Again, this is just to say it's okay to assume the antecedent of a conditional when you're trying to prove it's true. If the antecedent is true and the consequent is false, you won't be able to prove it. If the antecedent is either false, or true and so is the consequent, then you'll be able to prove it. Hence, it's okay to assume it's true and focus on the consequent in derivations. Okay, now back to the other proof. We made it to:
1. A -> C
2. B -> (A v C)
3. SHOW (A v B) -> C
4. SUPPOSE (A v B)
5. SHOW C
Now we need to show "C". It might not seem obvious how. But note that we have line 4 available now. Moreover, it should be intuitive that the following holds:
(METHOD OF CASES): (A -> C) /\ (B -> C) |= (A v B) -> C
Consider: "If John goes to Home Depot then he buys batteries and if John goes to Target then he buys batteries, so it must be the case that if John goes to Home Depot or Target then he buys batteries." I hope that strikes you as true. But if not, let me prove it for you:
1** (A -> C)
2** (B -> C)
3**. SHOW (A v B) -> C
4**. SUPPOSE (A v B)
5**. SHOW C
There are many ways to show this, but I will show you how to do it by assuming the negation of "C" is true. Recall, everything in our language is either true or false. So, if "C" is true then "~C" is false, and vice versa. Moreover, in our language there are no contradictions. That means there is nothing of the form "C /\ ~C" outside a SUPPOSE line. Strictly speaking, we can suppose contradictions if we want. But - importantly - that's the only place a contradiction can live in our proof. In other words, we assume our language is consistent. All of this means that if I assume "~C" is true and get a contradiction, then it has to be the case that "C" is true. So:
6**. SUPPOSE ~C
But now look at line 1**. Recall, we have this rule:
(MODUS TOLLENS) (A -> B) /\ ~B |= ~A
We can apply that to lines 1** and 6** to get line 7**. We can do it again with lines 2** and 6** to get line 8**.
7**. ~A
8**. ~B
Now we can use line 4** and line 7** with the following rule:
(DISJUNCTION ELIMINATION) (A v B) /\ ~A |= B
That gives us line 9**.
9**. B
But lines 8** and 9** contradict each other. I like to write "!" to indicate that. Strictly speaking, "!" just means "B /\ ~B".
10**. !
Since I've a contradiction on the assumption of "~C" I must take back that assumption. That means I know "C" is true. The proof altogether is:
1** (A -> C)
2** (B -> C)
3**. SHOW (A v B) -> C
4**. SUPPOSE (A v B)
5**. SHOW C
6**. SUPPOSE ~C
7**. ~A
8**. ~B
9**. B
10**. !
Since my goal was to show line 3** followed from lines 1** and 2**, and I broke that down into me just having to show line 5** followed from 1**, 2**, and 4**, and since I just showed line 5** does follow from these premises, then I'm done. We now know the (METHOD OF CASES) works in our logic. Hence, we can use it whenever we want. We don't need to run through the proof again. We'll just label it and that'll be an abbreviation in our future proofs for the proof just above this paragraph.

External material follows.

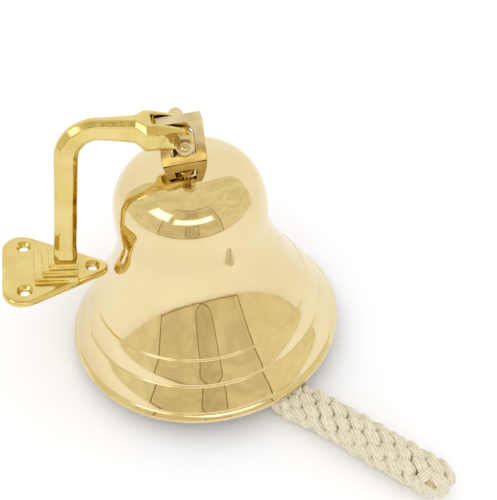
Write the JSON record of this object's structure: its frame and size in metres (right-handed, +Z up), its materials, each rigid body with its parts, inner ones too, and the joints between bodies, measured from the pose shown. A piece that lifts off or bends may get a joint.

Okay, so now we can finally return to our initial proof. Recall again where we left off, and let's apply (METHOD OF CASES). To do that, note we need to prove two things for this to apply, namely (A ->C) and (B -> C). Let's break that into two parts. starting with the first. I'm going to move a little faster now since we've covered all the tools we need to prove this:
1. A -> C
2. B -> (A v C)
3. SHOW (A v B) -> C
4. SUPPOSE (A v B)
5. SHOW C
6. SHOW A -> C
7. SUPPOSE A
8. SHOW C
9. C Modus Ponens, 1, 7
10. SHOW B -> C
11. SUPPOSE B
12. SHOW C
13. (A v C) Modus Ponens, 2, 11
Note at this point we need to show "C" follows from lines 1, 2, 4, 11, and 13. Importantly, we can't use line 7 anymore. This is because we already proved the thing we were trying to prove when we assumed "A" was true. We've "closed" that assumption off from the rest of the proof, when we derived "C" under it. This is analogous to moving from one nested line in Sean's proof system to a line just to the left of it. In any event, note in line 13 we have another disjunction and need to show "C" follows. We can apply (METHOD OF CASES) again:
14. SHOW (A -> C)
15. SUPPOSE A
16. SHOW C
17. C Modus Ponens, 1, 15
18. SHOW (C -> C)
19. SUPPOSE C
20. SHOW C
21. C Repetition, 20
22. (A v C) -> C Method of Cases, 14, 18
23. C Modus Ponens, 13, 22
24. (A v B) -> C Method of Cases, 6, 10
25. C Modus Ponens, 4, 24
And we're done. Here's the full proof altogether:
1. A -> C
2. B -> (A v C)
3. SHOW (A v B) -> C
4. SUPPOSE (A v B)
5. SHOW C
6. SHOW A -> C
7. SUPPOSE A
8. SHOW C
9. C Modus Ponens, 1, 7
10. SHOW B -> C
11. SUPPOSE B
12. SHOW C
13. (A v C) Modus Ponens, 2, 11
14. SHOW (A -> C)
15. SUPPOSE A
16. SHOW C
17. C Modus Ponens, 1, 15
18. SHOW (C -> C)
19. SUPPOSE C
20. SHOW C
21. C Repetition, 20
22. (A v C) -> C Method of Cases, 14, 18
23. C Modus Ponens, 13, 22
24. (A v B) -> C Method of Cases, 6, 10
25. C Modus Ponens, 4, 24
Next time we'll walk through the details of the justifications on the side of the proof more carefully. I'll also show you how to extract Sean's proof style from that above. If you prefer using Sean's proof system that's okay, it's equivalent to mine. Again, the only difference is mine makes every assumption and target in the proof explicit so you can understand the reasoning involved more easily. Once you've got the reasoning down, you won't need to see all those extra lines.